Author, publisher and co-founder of the Black and Asian Studies Association, Marika Sherwood, explores the idea of forgotten history by looking first at her own journey to understanding the politics of what is taught and what is omitted.
Image: Australian patrol office in Papua New Guinea 1964. Image Credit: Christopher Viner-Smith
Along with what was left of my Jewish family in Budapest after World War II, I migrated to Australia. I didn’t much like it there, so some years later went to work in Port Moresby, Papua New Guinea. White children there were regularly checked for the tuberculosis that was spreading fast as the native people had no resistance to it. When my son was diagnosed with the beginning of an infection, I had to return to Sydney. I went to university part-time as I had not understood the racial discrimination I had witnessed in Papua New Guinea; it didn’t help much. After some years, with guidance from a friend, I realised, to put it politely, that I was being miseducated. Brainwashed. But I persevered, and after graduating I migrated again, this time to the UK.
In school in Australia one was taught nothing about the native peoples of Australia. The British had come to christianise and civilise as they were the most civilised people on the planet. Everything about Britain, we had been taught, was glorious. That is not what I found when I arrived here in 1965 and began to teach in schools. Social class discrimination was disgraceful. Discrimination against people with dark skin was monstrous.

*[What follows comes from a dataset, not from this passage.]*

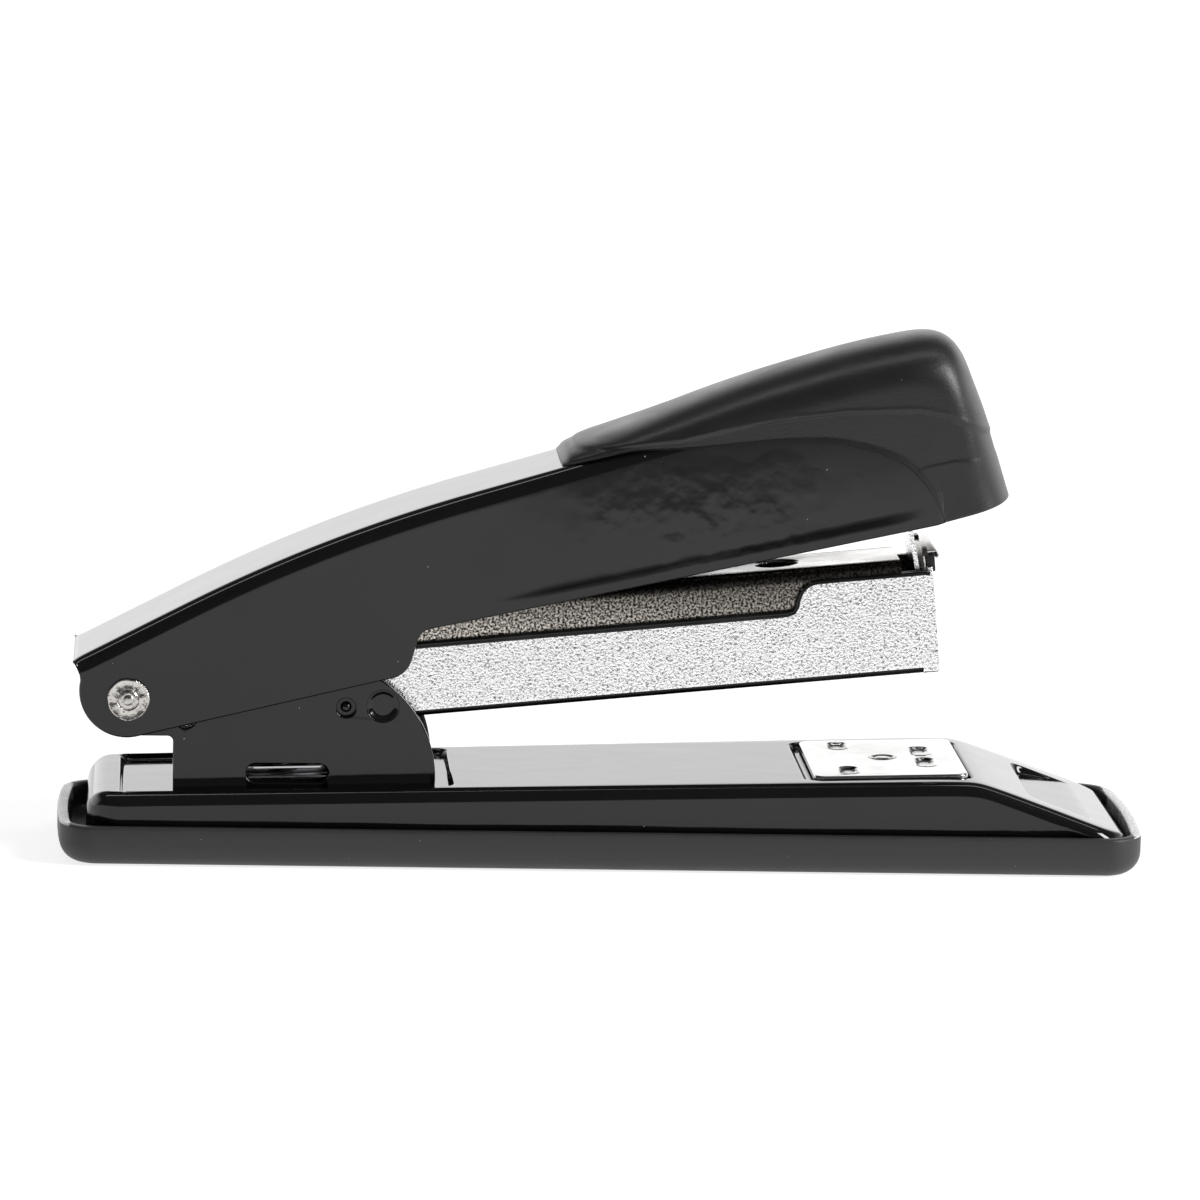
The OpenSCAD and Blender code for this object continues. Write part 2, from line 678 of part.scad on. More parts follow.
module handle_shell() color("#1b1b1c") centred() difference() {
    intersection() {
        along_handle() {
            handle_wall(0);
            handle_wall(press_gap);
        }
        across(-big, big) handle_side();
    }
    translate([pin_x, big / 2, pin_z]) rotate([90, 0, 0]) cylinder(h = big, r = pin_d / 2 + running_gap);
    roof_holes(concat(cap_rivet_x, mount_rivet_x), roof_rivet_r);
}

// Outer form of the cap: a hood that rises to a ridge and falls to a sloping front
module cap_form(inset) hull() for (side = [-1, 1]) {
    for (ball = cap_balls)
        translate([ball[0], side * ball[1], ball[2]]) sphere(r = ball[3] - inset, $fn = 32);
    translate([cap_front[0], side * cap_front[1], cap_front[2]])
        cylinder(h = 4, r1 = cap_front_r - inset, r2 = cap_front_r - 0.1 - inset, $fn = 32);
}

// The cap's lower edge: along the handle's top edge, down the side and forward under the nose
cap_edge = concat([[-60, 30], [-9, 53.6], [2.1, 56.6]], [[12, 57.3], [22.8, 58.1]],
    arc_points(30, 45, 13.2, 88, 20, 8), [[44.9, 47.4], [60, 50.7], [60, 0]]);

module nose_cap() color("#2b2b2c") centred() {
    difference() {
        cap_form(0);
        cap_form(cap_wall);
        intersection() {
            along_handle() {
                handle_section(-press_gap);
                handle_section(-2 * press_gap);
            }
            across(-big, big) handle_side();
        }
        across(-big, big) polygon(concat([[-60, 0]], cap_edge));
    }
    difference() {
        for (i = [0, 1]) on_roof(cap_rivet_x[i])
            translate([0, 0, press_gap]) cylinder(h = cap_boss_h[i], r = cap_boss_r);
        roof_holes(cap_rivet_x, roof_rivet_r);
    }
}

// Rivets from inside the handle into the bosses of the cap
module cap_rivets() color("silver") centred() for (x = cap_rivet_x) on_roof(x) {
    translate([0, 0, -handle_sheet - cap_head_h]) cylinder(h = cap_head_h - press_gap, r = cap_head_r);
    translate([0, 0, -handle_sheet - cap_head_h / 2])
        cylinder(h = cap_shank_l, r = roof_rivet_r - press_gap);
}

// The frame in which the driver stands upright: the magazine's, turned back by the stroke
module on_driver() on_pin(magazine_tilt + press_stroke) children();

module driver_holes(r) for (side = [-1, 1])
    translate([blade_x - 3, side * driver_rivet_y, driver_rivet_z])
        rotate([0, 90, 0]) cylinder(h = 6, r = r);

module driver_blade() color("#dcdcdc") centred() on_driver() difference() {
    translate([blade_x, -blade_half_w, blade_tip_z])
        cube([blade_sheet, 2 * blade_half_w, blade_top_z - blade_tip_z]);
    driver_holes(driver_rivet_r);
}

// Folded steel bracket under the handle's roof that carries the driver
module driver_mount() color("#a8a8a5") centred() {
    difference() {
        on_driver() difference() {
            translate([blade_x - mount_sheet - press_gap, -mount_wall_half_w, mount_low_z])
                cube([mount_sheet, 2 * mount_wall_half_w, 12]);
            driver_holes(driver_rivet_r);
        }
        on_roof(mount_rivet_x[0]) translate([-big / 2, -big / 2, -handle_sheet - mount_sheet / 2])
            cube([big, big, big]);
    }
    difference() {
        on_roof(mount_rivet_x[0]) translate([-3, -mount_half_w, -handle_sheet - mount_sheet])
            cube([mount_l, 2 * mount_half_w, mount_sheet - press_gap]);
        roof_holes(mount_rivet_x, roof_rivet_r);
    }
}

module mount_rivets() color("silver") centred() for (x = mount_rivet_x) on_roof(x)
    translate([0, 0, -handle_sheet - mount_sheet - press_gap])
        rivet(roof_rivet_r, 2, 0.6, handle_sheet + mount_sheet + 3 * press_gap);

module driver_rivets() color("silver") centred() on_driver() for (side = [-1, 1])
    translate([blade_x - mount_sheet - 2 * press_gap, side * driver_rivet_y, driver_rivet_z])
        rotate([0, 90, 0]) rivet(driver_rivet_r, 1.8, 0.6, mount_sheet + blade_sheet + 4 * press_gap);

rubber_sole();
base_shell();
hinge_bracket();
bracket_rivets();
detent_pins();
lift_spring();
hinge_pin();
pin_washers();
anvil_plate();
anvil_button();
anvil_spring();
magazine_channel();
front_plate();
front_hook();
staple_rail();
rail_rivets();
guide_rod();
rod_clips();
pusher_spring();
staple_strip();
pusher();
magazine_cover();
handle_spring();
spring_rivets();
handle_shell();
nose_cap();
cap_rivets();
driver_mount();
mount_rivets();
driver_blade();
driver_rivets();
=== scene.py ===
import math

import bmesh
import bpy
import numpy as np
from mathutils import Matrix, Vector


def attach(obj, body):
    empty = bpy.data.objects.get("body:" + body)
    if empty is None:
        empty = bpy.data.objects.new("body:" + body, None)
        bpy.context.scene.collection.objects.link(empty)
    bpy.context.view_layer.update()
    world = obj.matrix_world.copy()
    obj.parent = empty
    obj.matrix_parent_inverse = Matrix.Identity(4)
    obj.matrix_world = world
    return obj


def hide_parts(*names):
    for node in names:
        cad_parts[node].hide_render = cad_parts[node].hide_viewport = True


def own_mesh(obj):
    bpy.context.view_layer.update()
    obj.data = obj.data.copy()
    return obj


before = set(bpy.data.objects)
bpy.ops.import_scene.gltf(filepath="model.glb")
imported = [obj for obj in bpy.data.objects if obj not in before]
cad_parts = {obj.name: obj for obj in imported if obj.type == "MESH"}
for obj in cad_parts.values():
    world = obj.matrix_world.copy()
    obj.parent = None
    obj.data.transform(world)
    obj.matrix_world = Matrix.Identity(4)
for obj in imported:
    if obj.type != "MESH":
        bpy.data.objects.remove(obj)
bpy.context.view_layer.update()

# Lengths are in millimetres until a piece is made; MM turns them into metres.
MM = 0.001
MIDDLE_X = -0.9                     # the sole's middle, in the frame that the pieces are drawn in
PIN_X, PIN_Z = -65.4, 22.0
TILT = math.radians(5.5)            # of the resting magazine
ALONG_MAGAZINE = (math.cos(TILT), 0, math.sin(TILT))
ACROSS_MAGAZINE = (-math.sin(TILT), 0, math.cos(TILT))
BASE_SLOPE = math.radians(1.46)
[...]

Ignorance among teachers was profound. None of those working in any of the three schools I taught in could tell me anything about the West Indies, from where most of our immigrant pupils had arrived. One could not even help me find the islands on a map. They had absolutely no interest in discovering anything about our West Indian children’s homelands, histories, or why they had come to the UK.
What the possible effect of this would have been on the children was brought home to me when a fellow teacher took me and my son to visit his parents, as I was new to England and had not been to Sussex. His kind parents asked my where I was from. ‘Hungary’, I replied. ‘Oh. Do you have your own language?’ ‘Yes.’ ‘Is it written?’ ‘Yes.’ ‘Oh. So are there even books in your language? And schools?’ ‘Yes, both,’ I replied.
This conversation was not only a demonstration of the profound ignorance of even middle-class adults, but also of how important it was that I knew about my language, my culture. What would I have felt like had I not known? I would have been nothing. NOTHING.
This experience led me to read and read, and then to begin researching aspects of the history of migrants to the UK, especially from the West Indies and Africa, and also from India. I slowly discovered that England - Britain - is really a nation of immigrants. After all, a small island with good soil off the coast of Europe was bound to attract not only people fleeing wars in their own countries, but just looking for places to add to their empires. But to this day, very few among us want to acknowledge this. ‘We are homogeneous Anglo-Saxons’, I recollect Prime Minister Thatcher telling us. As if the Saxons were the same as the Angles!
So, for me, the Runnymede Trust’s Our Migration Story
is crucially important. It tells stories about the many many peoples who are the ancestors of the ‘English’ people. I trust it will reduce prejudices and lead to a much greater understanding of our world.
What the site does not do is tell the reverse-side of this history. I mean about the millions of people who emigrated from Britain, seeking a better life, escaping from poverty or prejudices here. Add to them the prisoners exported from the overcrowded jails. The Americas, including the West Indies, Australia and New Zealand and then South Africa were the targets of these emigrants/refugees. And they exterminated a vast proportion of the native inhabitants of all those lands.